In this year, 2017, at Grade 12 level, modulation policy was emphasized to curb some of the progressed leaner effects (as 108742 wrote NSC in 2016). A complied but battling progressed learner gets multiple opportunities to write the NSC. The idea is to make it flexible once again for the learner to take few subjects at own pace. It means if learners are failing to progress, then let progress and modulate them to fail. What is the guarantee that a weak but overgrown physical science learner pampered by the educational system will accept to write matric twice or thrice and pass to attain the NSC? Many weak learners may be ushered out of the system, but such an approach has implications for the most failed subjects such as physical sciences required for scarce skills in the country. Many learners may not offer this subject and some schools may discontinue it.
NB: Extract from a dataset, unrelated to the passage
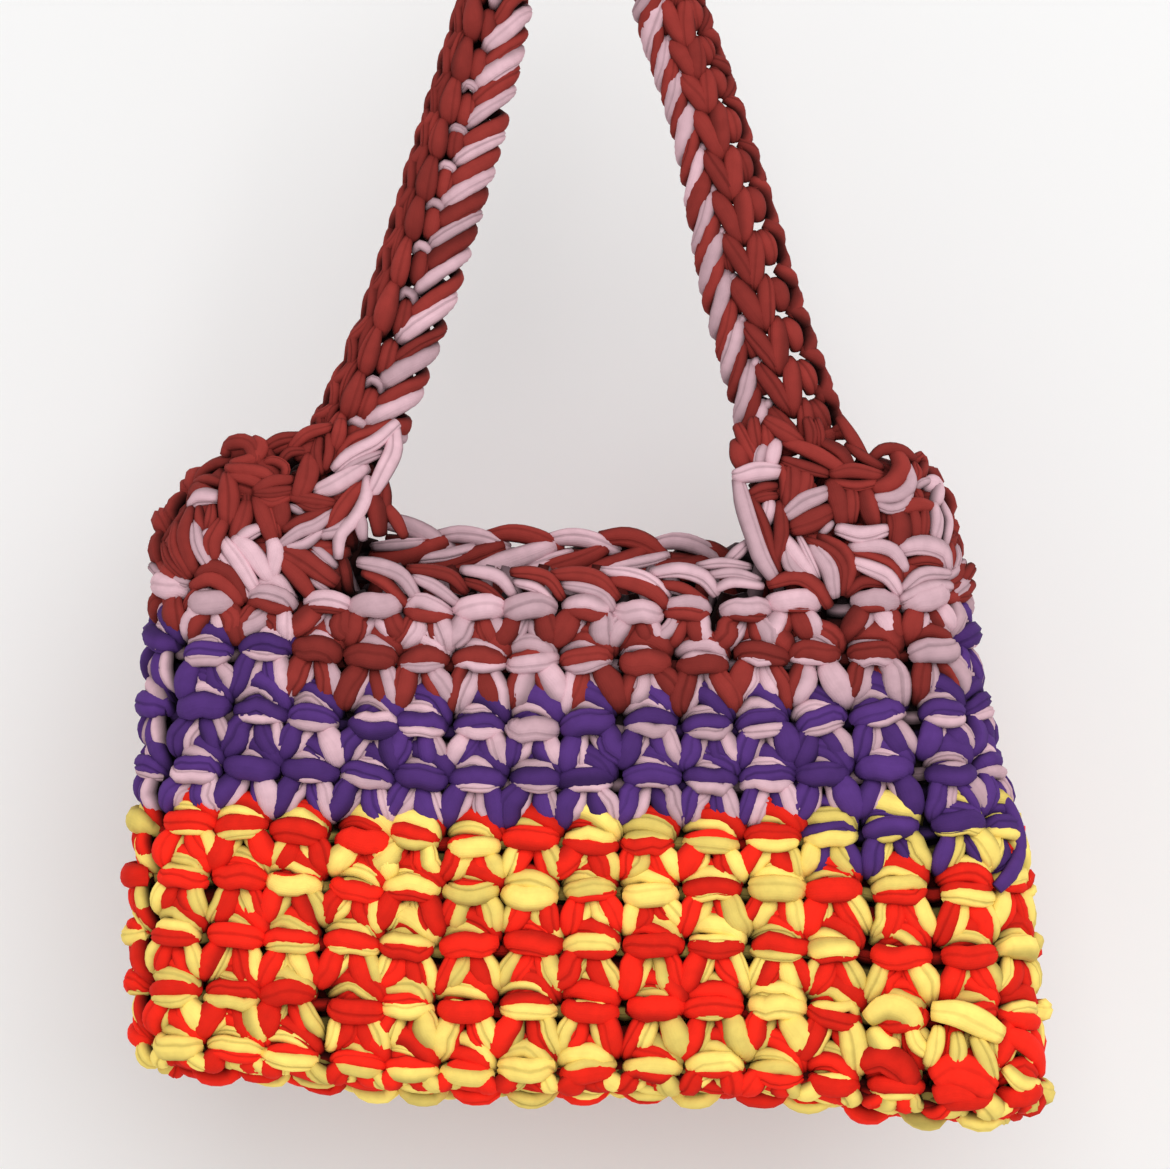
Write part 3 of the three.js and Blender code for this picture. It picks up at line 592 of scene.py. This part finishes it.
BACK_RIM = [
    (MAUVE, 8.5, 1, 372, 520, 400, 524, 428, 535, 454, 552),
    (MAUVE, 8, 1, 438, 536, 460, 534, 484, 539, 508, 549),
    (RUST, 8, 1, 488, 536, 512, 533, 538, 538, 562, 548),
    (MAUVE, 8, 1, 547, 540, 570, 537, 594, 541, 618, 552),
    (RUST, 9, 1.4, 600, 538, 626, 537, 648, 545, 668, 562),
    (MAUVE, 8, 1, 652, 545, 676, 541, 700, 547, 724, 562), (RUST, 7, 0, 690, 545, 712, 549, 736, 562),
    (RUST, 8, -2, 386, 540, 420, 545, 460, 552, 500, 556),
    (RUST, 8, -2, 490, 554, 530, 556, 580, 558, 620, 560),
    (RUST, 8, -2, 610, 560, 650, 560, 690, 562, 726, 564),
    (RUST, 9, 3, 371, 558, 392, 558, 418, 552, 446, 541), (MAUVE, 5.5, 4.6, 373, 547, 396, 545, 424, 542),
    (RUST, 8, 3, 414, 570, 440, 566, 472, 556, 503, 545), (MAUVE, 5.5, 4.6, 420, 560, 446, 555, 474, 547),
    (MAUVE, 9, 3, 468, 570, 496, 564, 526, 555, 554, 545), (MAUVE, 8, 2, 520, 570, 544, 564, 572, 554),
    (RUST, 8, 3.2, 534, 570, 560, 565, 586, 558, 606, 548),
    (RUST, 9, 3, 580, 573, 602, 569, 626, 561, 648, 549),
    (MAUVE, 5.5, 4.6, 598, 571, 624, 566, 650, 560, 668, 555),
    (RUST, 9, 3, 630, 574, 656, 570, 682, 567, 708, 561), (RUST, 8, 3, 678, 575, 704, 573, 732, 564),
]
LOW_CORNER = [
    (PURPLE, 8, 5, 996, 790, 1010, 812, 1018, 842, 1012, 868, 996, 888),
    (YELLOW, 11, 5, 868, 1018, 884, 1006, 904, 1010, 916, 1026),
    (YELLOW, 10, 4, 872, 1030, 882, 1044, 896, 1046), (YELLOW, 8, 3.5, 910, 1026, 916, 1042, 930, 1054),
    (YELLOW, 12, 5.5, 932, 1010, 956, 1012, 980, 1022, 1000, 1034),
    (YELLOW, 8, 5, 938, 1028, 934, 1044, 928, 1062), (YELLOW, 8, 5, 956, 1034, 957, 1050, 953, 1068),
    (YELLOW, 8.5, 5, 974, 1036, 984, 1056, 992, 1078),
    (RED, 15, 5, 934, 1078, 952, 1068, 974, 1076, 990, 1090), (RED, 12, 4, 936, 1094, 956, 1088, 978, 1096),
    (RED, 13, 4.5, 862, 1064, 880, 1056, 900, 1066, 912, 1082),
    (RED, 10, 3.5, 1004, 1034, 1022, 1040, 1036, 1054, 1040, 1072),
    (YELLOW, 8, 4, 1006, 1068, 1020, 1082, 1036, 1084),
]
for strand in LEFT_SHOULDER + RIGHT_SHOULDER + RIM + LOW_CORNER:
    by_hand(*strand)
for strand in BACK_RIM:
    by_hand(*strand, depth=BACK_RIM_DEPTH)
print("strands laid by hand:", *map(len, (LEFT_SHOULDER, RIGHT_SHOULDER, RIM, LOW_CORNER, BACK_RIM)))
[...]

In South Africa, although internationally accepted educational policies are practiced, the intensity and the skew ness towards previously disadvantaged learners’ gap bridging, appears to make the implementation processes undermine the essence of quality science education for all enrolled learners. Often at times, the educational system is standardized to accommodate all learners instead of all learners meeting the fixed educational targets. Hence, lacking scientific knowledge-based economy via transformative pedagogy is becoming societal concern. Rendering sciences as ‘invisibilized dirty subjects’ and their teaching as an ‘invisibilized dirty work’.



Conflict of interest

The authors declare that they have no conflict of interest.